The Phoenix Fire Department concluded its investigation of the Nikola Tre battery electric truck fires that happened last month and there is no evidence of arson, according to Electrek, which got a response from Daniel Cheatham, the City of Phoenix’s Fire Investigations Task Force division chief.

In an email sent to the online publication, the fire department said that the cause of the fire at Nikola’s headquarters was officially declared to be “undetermined.”

“It officially is undetermined,” said Cheatham. “But we do not have any evidence at all that supports arson.”

When the news broke about the Class 8 semi trucks catching fire outside the firm’s Phoenix headquarters, Nikola said in a statement on Twitter that it suspected “foul play,” as a vehicle was seen in the area before the vehicles started smoking and ultimately flaming.

Gallery: Nikola Tre BEV

At the same time, the Phoenix Police Department’s investigation is still open, with detectives analyzing evidence such as videos and witness tips.

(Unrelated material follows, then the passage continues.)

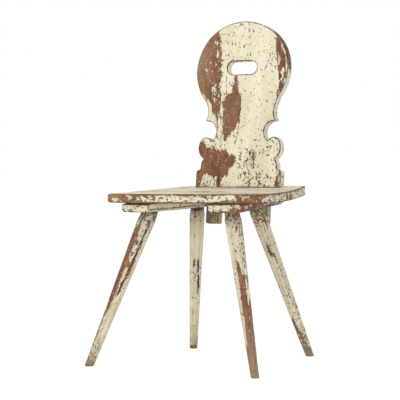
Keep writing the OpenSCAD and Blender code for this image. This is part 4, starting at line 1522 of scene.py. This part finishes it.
class CHAIR_OT_stage(bpy.types.Operator):
    """Set up the floor, the soft light and the camera"""
    bl_idname = "chair.stage"
    bl_label = "Stage"

    def execute(self, context):
        scene = context.scene
        stage = scene.chair_stage

        floor_mesh = bpy.data.meshes.new("floor")
        half = stage.floor_size / 2
        floor_mesh.from_pydata([(-half, -half, 0), (half, -half, 0), (half, half, 0),
                                (-half, half, 0)], [], [(0, 1, 2, 3)])
        floor = bpy.data.objects.new("floor", floor_mesh)
        scene.collection.objects.link(floor)
        floor.location.z = CAD_BOX[0][2]
        floor_mesh.materials.append(self.pale_floor())

        self.backdrop(scene)
        self.lamp(scene, "key", (-2.6, -3.4, 3.4), size=2.6, power=76)
        self.lamp(scene, "fill", (3.6, -3.4, 0.1), size=2.4, power=76)

        camera = bpy.data.objects.new("camera", bpy.data.cameras.new("camera"))
        scene.collection.objects.link(camera)
        across = math.cos(stage.elevation)
        camera.location = LOOK_AT + stage.distance * Vector((
            math.sin(stage.azimuth) * across, -math.cos(stage.azimuth) * across,
            math.sin(stage.elevation)))
        aim(camera, LOOK_AT)
        camera.data.sensor_width = 36
        camera.data.lens = stage.lens
        camera.data.shift_x, camera.data.shift_y = CAMERA_SHIFT
        camera.data.clip_end = 100
        scene.camera = camera
        scene.view_settings.view_transform = "Standard"
        return {"FINISHED"}

    def lamp(self, scene, name, offset, size, power):
        """A square soft lamp, aimed at the chair from an offset, with its width and watts."""
        data = bpy.data.lights.new(name, "AREA")
        data.size = size
        data.energy = power
        lamp = bpy.data.objects.new(name, data)
        scene.collection.objects.link(lamp)
        lamp.location = LOOK_AT + Vector(offset)
        aim(lamp, LOOK_AT)

    def seen(self, nodes, links):
        """1 for rays that show the backdrop: straight from the camera, mirrored or through."""
        path = nodes.new("ShaderNodeLightPath")
        total = path.outputs["Is Camera Ray"]
        for other in ("Is Glossy Ray", "Is Transmission Ray"):
            add = nodes.new("ShaderNodeMath")
            add.operation = "ADD"
            add.use_clamp = True
            links.new(total, add.inputs[0])
            links.new(path.outputs[other], add.inputs[1])
            total = add.outputs[0]
        return total

    def pale_floor(self):
        """A floor that is matt to the chair, and a glow with a faint shadow to the camera."""
        material = bpy.data.materials.new("floor")
        material.use_nodes = True
        nodes, links = material.node_tree.nodes, material.node_tree.links
        nodes.clear()
        matt = nodes.new("ShaderNodeBsdfDiffuse")
        matt.inputs["Color"].default_value = (0.86, 0.85, 0.83, 1)
        faint = nodes.new("ShaderNodeBsdfDiffuse")
        faint.inputs["Color"].default_value = SHADED_FLOOR
        glow = nodes.new("ShaderNodeEmission")
        glow.inputs["Strength"].default_value = FLOOR_GLOW
        both = nodes.new("ShaderNodeAddShader")
        mix = nodes.new("ShaderNodeMixShader")
        out = nodes.new("ShaderNodeOutputMaterial")
        links.new(faint.outputs[0], both.inputs[0])
        links.new(glow.outputs[0], both.inputs[1])
        links.new(self.seen(nodes, links), mix.inputs[0])
        links.new(matt.outputs[0], mix.inputs[1])
        links.new(both.outputs[0], mix.inputs[2])
        links.new(mix.outputs[0], out.inputs[0])
        return material

    def backdrop(self, scene):
        """A world that lights softly and shows as plain white."""
        world = bpy.data.worlds.new("studio")
        world.use_nodes = True
        scene.world = world
        nodes, links = world.node_tree.nodes, world.node_tree.links
        nodes.clear()
        light = nodes.new("ShaderNodeBackground")
        light.inputs["Color"].default_value = (1, 1, 1, 1)
        light.inputs["Strength"].default_value = SKY_LIGHT
        white = nodes.new("ShaderNodeBackground")
        white.inputs["Color"].default_value = (1, 1, 1, 1)
        white.inputs["Strength"].default_value = 1.0
        mix = nodes.new("ShaderNodeMixShader")
        out = nodes.new("ShaderNodeOutputWorld")
        links.new(self.seen(nodes, links), mix.inputs[0])
        links.new(light.outputs[0], mix.inputs[1])
        links.new(white.outputs[0], mix.inputs[2])
        links.new(mix.outputs[0], out.inputs[0])


class CHAIR_PT_panel(bpy.types.Panel):
    """Lists the chair's pieces, sizes and colours"""
    bl_idname = "CHAIR_PT_panel"
    bl_label = "Peeling plank chair"
    bl_space_type = "VIEW_3D"
    bl_region_type = "UI"
    bl_category = "Chair"

    def draw(self, context):
        for operator in OPERATORS:
            self.layout.operator(operator.bl_idname)
        for name in GROUPS:
            box = self.layout.box()
            group = getattr(context.scene, name)
            for key in type(group).__annotations__:
                box.prop(group, key)


GROUPS = {
    "chair_seat": ChairSeatSizes,
    "chair_battens": ChairBattenSizes,
    "chair_legs": ChairLegSizes,
    "chair_back": ChairBackSizes,
    "chair_finish": ChairFinish,
    "chair_stage": ChairStage,
}
OPERATORS = (CHAIR_OT_stage, CHAIR_OT_seat, CHAIR_OT_battens, CHAIR_OT_legs, CHAIR_OT_back,
             CHAIR_OT_tenons, CHAIR_OT_pegs)


def register():
    for cls in (*GROUPS.values(), *OPERATORS, CHAIR_PT_panel):
        bpy.utils.register_class(cls)
    for name, cls in GROUPS.items():
        setattr(bpy.types.Scene, name, PointerProperty(type=cls))


def unregister():
    for name in GROUPS:
        delattr(bpy.types.Scene, name)
    for cls in (CHAIR_PT_panel, *OPERATORS[::-1], *list(GROUPS.values())[::-1]):
        bpy.utils.unregister_class(cls)


def main():
    """Builds the stage and every piece in order."""
    register()
    bpy.ops.chair.stage()
    bpy.ops.chair.seat()
    bpy.ops.chair.battens()
    bpy.ops.chair.legs()
    bpy.ops.chair.back()
    bpy.ops.chair.tenons()
    bpy.ops.chair.pegs()


if __name__ == "__main__":
    main()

“Overall, the investigation will continue as detectives work with insurance companies as they determine any and all outcomes,” a police spokesperson replied to an inquiry from Electrek. “When arson investigators complete their investigation they will determine if criminal behavior took place or not.”

With this being said, internal documents revealed late last month point to a possible issue with the truck’s battery pack, where laser welding could puncture some cells of a module, causing the cells to corrode after just two test cycles and potentially generating excess heat.

Nikola told InsideEVs in a statement that packs with weld issues did not make it into the production semi trucks, but that both its internal engineering team and a third-party team have initiated investigations to determine the root cause of the fires, and that the results will come out in several weeks.

The Iveco-based Class 8 Nikola Tre semi is made in Coolidge, Arizona, and has an estimated driving range of 330 miles thanks to a massive 733-kilowatt-hour battery pack that can charge to 80 percent in 90 minutes at 350 kW.